====== Material shown ======
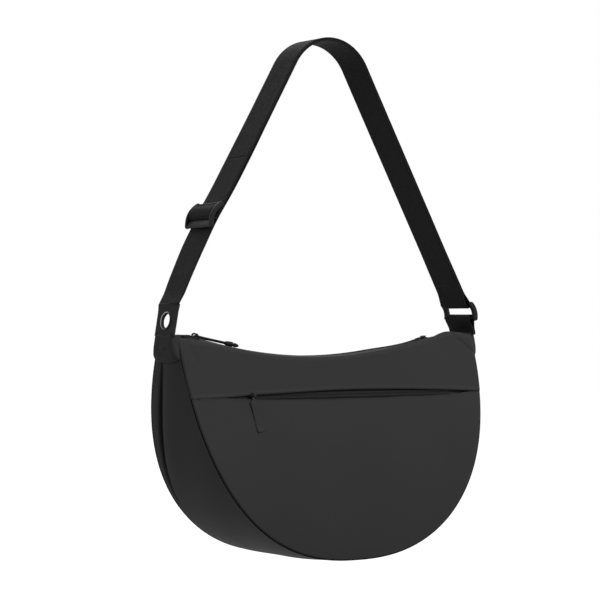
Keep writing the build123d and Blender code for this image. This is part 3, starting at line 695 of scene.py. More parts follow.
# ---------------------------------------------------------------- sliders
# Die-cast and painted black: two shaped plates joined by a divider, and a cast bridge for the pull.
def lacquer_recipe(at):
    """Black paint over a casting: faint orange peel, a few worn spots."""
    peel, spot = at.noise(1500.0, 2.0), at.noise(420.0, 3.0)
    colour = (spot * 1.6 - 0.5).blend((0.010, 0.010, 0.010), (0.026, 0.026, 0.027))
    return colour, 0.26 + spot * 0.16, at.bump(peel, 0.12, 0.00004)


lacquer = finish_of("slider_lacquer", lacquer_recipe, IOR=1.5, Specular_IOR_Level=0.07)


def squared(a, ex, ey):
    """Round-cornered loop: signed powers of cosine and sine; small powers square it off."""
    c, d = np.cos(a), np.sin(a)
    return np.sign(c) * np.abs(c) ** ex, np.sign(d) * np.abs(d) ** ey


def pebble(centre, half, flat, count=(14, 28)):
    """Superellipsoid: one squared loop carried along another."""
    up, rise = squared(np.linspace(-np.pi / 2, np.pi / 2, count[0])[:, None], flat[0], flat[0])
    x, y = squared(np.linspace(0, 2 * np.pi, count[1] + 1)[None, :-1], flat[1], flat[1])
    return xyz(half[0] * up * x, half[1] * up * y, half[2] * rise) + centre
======
====== Material shown ======
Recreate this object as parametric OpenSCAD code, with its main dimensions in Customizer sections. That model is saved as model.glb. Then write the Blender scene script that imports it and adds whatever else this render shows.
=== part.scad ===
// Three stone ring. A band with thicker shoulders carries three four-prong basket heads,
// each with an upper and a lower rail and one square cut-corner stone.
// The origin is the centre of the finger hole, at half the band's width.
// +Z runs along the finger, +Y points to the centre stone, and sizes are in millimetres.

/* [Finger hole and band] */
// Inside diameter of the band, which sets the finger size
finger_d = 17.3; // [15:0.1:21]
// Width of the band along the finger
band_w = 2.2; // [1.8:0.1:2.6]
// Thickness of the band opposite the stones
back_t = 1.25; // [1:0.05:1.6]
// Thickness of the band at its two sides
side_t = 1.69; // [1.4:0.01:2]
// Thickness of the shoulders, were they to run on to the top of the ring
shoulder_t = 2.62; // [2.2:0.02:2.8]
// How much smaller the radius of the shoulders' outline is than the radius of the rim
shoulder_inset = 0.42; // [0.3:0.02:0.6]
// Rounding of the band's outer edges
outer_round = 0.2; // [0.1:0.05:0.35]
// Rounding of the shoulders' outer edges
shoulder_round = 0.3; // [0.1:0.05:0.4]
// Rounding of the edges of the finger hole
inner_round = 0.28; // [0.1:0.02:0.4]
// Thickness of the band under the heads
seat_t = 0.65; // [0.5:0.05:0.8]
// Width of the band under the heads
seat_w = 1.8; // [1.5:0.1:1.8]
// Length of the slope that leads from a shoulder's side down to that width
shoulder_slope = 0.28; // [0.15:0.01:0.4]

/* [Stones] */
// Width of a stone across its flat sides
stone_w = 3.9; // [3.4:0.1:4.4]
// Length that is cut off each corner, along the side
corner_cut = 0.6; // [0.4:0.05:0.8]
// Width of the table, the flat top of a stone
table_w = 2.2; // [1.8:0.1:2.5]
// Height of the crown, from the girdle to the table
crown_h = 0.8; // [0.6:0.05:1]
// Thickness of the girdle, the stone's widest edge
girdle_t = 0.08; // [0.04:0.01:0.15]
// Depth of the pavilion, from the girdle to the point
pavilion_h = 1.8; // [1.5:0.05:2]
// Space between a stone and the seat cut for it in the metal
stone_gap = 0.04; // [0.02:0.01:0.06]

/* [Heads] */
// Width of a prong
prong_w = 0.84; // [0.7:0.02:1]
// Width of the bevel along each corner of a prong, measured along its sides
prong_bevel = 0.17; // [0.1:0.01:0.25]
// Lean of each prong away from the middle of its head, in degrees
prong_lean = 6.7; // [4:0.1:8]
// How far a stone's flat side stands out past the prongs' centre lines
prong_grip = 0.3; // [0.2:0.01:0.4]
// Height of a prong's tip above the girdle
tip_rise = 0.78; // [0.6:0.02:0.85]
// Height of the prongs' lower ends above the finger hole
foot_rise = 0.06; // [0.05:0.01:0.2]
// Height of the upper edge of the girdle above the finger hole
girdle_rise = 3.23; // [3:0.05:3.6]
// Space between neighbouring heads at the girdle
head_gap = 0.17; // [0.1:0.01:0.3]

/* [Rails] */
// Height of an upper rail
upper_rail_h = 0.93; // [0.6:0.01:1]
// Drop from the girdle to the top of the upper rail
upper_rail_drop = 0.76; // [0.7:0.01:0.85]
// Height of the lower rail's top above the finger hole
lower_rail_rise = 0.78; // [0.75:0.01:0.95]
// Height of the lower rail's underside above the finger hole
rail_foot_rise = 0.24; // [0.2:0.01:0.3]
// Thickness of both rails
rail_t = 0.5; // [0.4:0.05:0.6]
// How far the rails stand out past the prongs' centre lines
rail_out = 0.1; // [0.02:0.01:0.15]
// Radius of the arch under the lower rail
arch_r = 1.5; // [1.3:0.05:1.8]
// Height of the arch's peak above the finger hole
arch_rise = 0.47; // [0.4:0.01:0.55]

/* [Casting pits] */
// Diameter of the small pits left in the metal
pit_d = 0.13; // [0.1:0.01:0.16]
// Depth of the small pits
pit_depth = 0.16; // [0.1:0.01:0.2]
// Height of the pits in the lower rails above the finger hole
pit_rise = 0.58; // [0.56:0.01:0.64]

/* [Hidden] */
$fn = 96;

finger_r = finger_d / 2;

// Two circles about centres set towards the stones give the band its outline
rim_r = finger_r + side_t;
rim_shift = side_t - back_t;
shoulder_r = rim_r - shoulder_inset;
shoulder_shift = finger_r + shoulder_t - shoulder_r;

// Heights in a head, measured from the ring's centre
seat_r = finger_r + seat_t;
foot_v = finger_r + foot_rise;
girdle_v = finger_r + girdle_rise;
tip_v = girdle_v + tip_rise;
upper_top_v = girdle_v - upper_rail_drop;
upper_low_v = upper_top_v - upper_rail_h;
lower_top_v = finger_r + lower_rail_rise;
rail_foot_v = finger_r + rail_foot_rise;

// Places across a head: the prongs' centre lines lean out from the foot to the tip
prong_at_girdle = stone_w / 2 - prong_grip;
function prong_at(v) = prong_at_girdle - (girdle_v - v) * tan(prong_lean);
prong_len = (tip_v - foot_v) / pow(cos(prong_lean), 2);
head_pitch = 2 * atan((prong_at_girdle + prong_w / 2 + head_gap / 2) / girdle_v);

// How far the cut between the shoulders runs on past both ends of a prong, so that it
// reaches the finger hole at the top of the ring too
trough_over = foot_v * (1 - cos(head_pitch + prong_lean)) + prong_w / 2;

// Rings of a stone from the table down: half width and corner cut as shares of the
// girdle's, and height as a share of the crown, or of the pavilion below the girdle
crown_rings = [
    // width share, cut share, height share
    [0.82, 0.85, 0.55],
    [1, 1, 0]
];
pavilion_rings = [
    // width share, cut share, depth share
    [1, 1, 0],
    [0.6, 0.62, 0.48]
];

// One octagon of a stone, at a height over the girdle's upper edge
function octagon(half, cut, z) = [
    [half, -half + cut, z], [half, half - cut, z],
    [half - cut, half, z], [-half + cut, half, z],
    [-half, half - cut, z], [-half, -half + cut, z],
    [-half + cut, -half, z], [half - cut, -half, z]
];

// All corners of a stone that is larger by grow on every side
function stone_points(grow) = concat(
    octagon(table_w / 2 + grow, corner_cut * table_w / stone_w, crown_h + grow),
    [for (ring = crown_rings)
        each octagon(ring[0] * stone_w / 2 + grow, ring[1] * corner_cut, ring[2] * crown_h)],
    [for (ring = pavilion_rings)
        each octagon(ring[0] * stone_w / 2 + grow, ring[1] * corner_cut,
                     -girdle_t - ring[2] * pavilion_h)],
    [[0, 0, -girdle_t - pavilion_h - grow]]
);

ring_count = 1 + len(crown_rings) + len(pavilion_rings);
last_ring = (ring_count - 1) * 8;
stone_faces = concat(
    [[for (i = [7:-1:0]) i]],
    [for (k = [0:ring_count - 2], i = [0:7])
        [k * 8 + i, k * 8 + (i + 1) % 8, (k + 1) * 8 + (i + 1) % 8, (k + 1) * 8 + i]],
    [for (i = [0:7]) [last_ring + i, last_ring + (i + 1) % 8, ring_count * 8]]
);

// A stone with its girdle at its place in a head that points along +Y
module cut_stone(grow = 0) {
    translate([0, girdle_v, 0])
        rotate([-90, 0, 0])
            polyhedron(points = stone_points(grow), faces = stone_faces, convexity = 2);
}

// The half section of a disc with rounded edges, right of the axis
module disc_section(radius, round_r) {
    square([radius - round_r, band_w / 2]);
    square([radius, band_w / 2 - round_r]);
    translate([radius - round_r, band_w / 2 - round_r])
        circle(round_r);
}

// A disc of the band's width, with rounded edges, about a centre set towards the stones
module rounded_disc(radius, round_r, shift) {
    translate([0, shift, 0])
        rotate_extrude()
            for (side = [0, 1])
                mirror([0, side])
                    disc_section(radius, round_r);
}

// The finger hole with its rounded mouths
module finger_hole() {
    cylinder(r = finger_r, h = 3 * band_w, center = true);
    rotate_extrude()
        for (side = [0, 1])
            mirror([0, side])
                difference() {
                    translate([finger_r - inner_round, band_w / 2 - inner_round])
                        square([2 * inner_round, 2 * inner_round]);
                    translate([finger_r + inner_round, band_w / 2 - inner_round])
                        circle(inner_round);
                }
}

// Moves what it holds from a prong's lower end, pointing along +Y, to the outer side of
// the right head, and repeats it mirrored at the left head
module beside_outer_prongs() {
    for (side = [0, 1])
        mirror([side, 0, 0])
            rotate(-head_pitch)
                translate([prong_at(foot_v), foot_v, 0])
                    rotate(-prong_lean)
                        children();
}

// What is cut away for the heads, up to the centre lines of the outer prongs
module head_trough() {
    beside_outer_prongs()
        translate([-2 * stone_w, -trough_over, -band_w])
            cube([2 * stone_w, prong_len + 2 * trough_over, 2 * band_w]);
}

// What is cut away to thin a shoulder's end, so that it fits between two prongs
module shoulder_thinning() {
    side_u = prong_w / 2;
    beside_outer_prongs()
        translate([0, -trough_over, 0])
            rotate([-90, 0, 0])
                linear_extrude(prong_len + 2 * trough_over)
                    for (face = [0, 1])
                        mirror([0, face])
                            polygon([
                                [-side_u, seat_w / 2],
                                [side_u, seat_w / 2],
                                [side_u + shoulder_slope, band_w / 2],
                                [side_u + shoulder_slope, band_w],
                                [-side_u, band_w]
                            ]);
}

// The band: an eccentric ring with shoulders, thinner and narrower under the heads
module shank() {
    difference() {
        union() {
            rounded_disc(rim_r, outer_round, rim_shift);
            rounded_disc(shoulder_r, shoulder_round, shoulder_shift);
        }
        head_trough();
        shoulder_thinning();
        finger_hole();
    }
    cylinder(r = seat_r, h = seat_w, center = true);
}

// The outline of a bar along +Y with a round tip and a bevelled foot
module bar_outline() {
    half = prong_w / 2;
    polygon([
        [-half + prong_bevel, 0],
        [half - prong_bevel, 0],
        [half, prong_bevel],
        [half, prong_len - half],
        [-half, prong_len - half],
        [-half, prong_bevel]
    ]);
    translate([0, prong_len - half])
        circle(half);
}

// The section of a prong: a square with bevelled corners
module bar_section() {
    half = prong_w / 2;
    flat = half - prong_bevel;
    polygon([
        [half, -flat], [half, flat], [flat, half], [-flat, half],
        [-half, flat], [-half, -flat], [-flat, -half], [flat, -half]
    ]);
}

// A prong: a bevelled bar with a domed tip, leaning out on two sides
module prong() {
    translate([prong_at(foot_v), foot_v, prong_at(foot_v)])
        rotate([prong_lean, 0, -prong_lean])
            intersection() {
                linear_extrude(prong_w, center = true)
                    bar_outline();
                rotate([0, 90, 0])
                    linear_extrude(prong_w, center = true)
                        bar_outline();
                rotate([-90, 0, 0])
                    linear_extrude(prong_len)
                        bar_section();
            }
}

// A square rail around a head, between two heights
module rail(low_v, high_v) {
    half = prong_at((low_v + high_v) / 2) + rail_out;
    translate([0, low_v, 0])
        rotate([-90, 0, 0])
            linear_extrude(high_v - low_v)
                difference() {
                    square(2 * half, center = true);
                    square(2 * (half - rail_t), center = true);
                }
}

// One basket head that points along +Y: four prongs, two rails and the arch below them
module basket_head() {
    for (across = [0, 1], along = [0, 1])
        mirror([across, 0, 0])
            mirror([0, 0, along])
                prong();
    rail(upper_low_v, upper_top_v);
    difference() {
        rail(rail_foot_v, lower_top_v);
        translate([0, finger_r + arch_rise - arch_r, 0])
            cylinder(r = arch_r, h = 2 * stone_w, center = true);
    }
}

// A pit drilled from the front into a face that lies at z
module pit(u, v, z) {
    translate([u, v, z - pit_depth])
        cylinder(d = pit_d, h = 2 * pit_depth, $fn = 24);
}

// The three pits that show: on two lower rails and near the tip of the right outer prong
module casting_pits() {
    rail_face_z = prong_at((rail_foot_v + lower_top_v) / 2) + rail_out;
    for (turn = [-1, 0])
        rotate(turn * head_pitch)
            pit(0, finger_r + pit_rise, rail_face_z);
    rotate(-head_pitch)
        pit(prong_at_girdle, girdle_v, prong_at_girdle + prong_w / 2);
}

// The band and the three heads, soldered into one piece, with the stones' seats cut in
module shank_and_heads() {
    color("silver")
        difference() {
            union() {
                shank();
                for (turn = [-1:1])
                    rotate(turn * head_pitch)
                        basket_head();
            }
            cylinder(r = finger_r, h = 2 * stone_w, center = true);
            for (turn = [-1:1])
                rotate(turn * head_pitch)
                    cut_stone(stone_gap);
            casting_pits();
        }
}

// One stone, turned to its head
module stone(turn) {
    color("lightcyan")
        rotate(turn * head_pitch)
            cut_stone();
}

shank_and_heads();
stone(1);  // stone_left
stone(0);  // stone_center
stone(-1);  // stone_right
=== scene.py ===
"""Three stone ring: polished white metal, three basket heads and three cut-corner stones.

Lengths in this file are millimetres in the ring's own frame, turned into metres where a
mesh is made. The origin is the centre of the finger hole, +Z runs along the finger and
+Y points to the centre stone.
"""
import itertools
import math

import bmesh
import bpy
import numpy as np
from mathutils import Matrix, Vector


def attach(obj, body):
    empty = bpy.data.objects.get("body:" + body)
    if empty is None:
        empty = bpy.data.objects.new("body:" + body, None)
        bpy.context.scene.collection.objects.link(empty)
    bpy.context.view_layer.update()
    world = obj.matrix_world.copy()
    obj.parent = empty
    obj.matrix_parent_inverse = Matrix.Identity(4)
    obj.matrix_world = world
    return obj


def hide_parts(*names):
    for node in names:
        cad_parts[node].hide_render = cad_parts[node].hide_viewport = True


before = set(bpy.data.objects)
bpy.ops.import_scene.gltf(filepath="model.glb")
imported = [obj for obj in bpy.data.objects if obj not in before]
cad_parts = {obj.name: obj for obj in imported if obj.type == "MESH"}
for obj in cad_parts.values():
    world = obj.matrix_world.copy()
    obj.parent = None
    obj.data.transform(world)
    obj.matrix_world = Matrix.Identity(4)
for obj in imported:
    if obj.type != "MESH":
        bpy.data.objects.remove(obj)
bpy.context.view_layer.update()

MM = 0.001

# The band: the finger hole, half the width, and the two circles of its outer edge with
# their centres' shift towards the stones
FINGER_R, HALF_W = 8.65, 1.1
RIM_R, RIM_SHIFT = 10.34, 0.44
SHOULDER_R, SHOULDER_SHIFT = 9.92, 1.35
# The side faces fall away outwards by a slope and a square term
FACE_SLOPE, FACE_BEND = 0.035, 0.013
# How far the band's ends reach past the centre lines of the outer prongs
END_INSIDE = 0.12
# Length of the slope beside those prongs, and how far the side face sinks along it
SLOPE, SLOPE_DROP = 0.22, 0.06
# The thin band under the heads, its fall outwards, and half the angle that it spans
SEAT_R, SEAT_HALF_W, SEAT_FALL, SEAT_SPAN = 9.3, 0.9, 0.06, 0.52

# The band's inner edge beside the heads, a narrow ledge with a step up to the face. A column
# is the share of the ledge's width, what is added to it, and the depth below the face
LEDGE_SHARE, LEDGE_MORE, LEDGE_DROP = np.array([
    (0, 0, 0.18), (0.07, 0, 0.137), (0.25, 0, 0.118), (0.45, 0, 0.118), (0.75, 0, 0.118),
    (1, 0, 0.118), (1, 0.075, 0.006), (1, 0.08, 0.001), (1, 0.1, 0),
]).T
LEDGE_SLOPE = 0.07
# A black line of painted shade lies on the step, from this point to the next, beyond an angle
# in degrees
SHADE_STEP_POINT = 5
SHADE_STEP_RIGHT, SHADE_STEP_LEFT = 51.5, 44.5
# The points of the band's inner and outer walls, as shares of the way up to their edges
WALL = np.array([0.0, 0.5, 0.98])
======
What the task asks
Go through the material above and output exactly the lines from the one containing "to its head" through the one containing "import numpy as np".

Response to this task
// One stone, turned to its head
module stone(turn) {
    color("lightcyan")
        rotate(turn * head_pitch)
            cut_stone();
}

shank_and_heads();
stone(1);  // stone_left
stone(0);  // stone_center
stone(-1);  // stone_right
=== scene.py ===
"""Three stone ring: polished white metal, three basket heads and three cut-corner stones.

Lengths in this file are millimetres in the ring's own frame, turned into metres where a
mesh is made. The origin is the centre of the finger hole, +Z runs along the finger and
+Y points to the centre stone.
"""
import itertools
import math

import bmesh
import bpy
import numpy as np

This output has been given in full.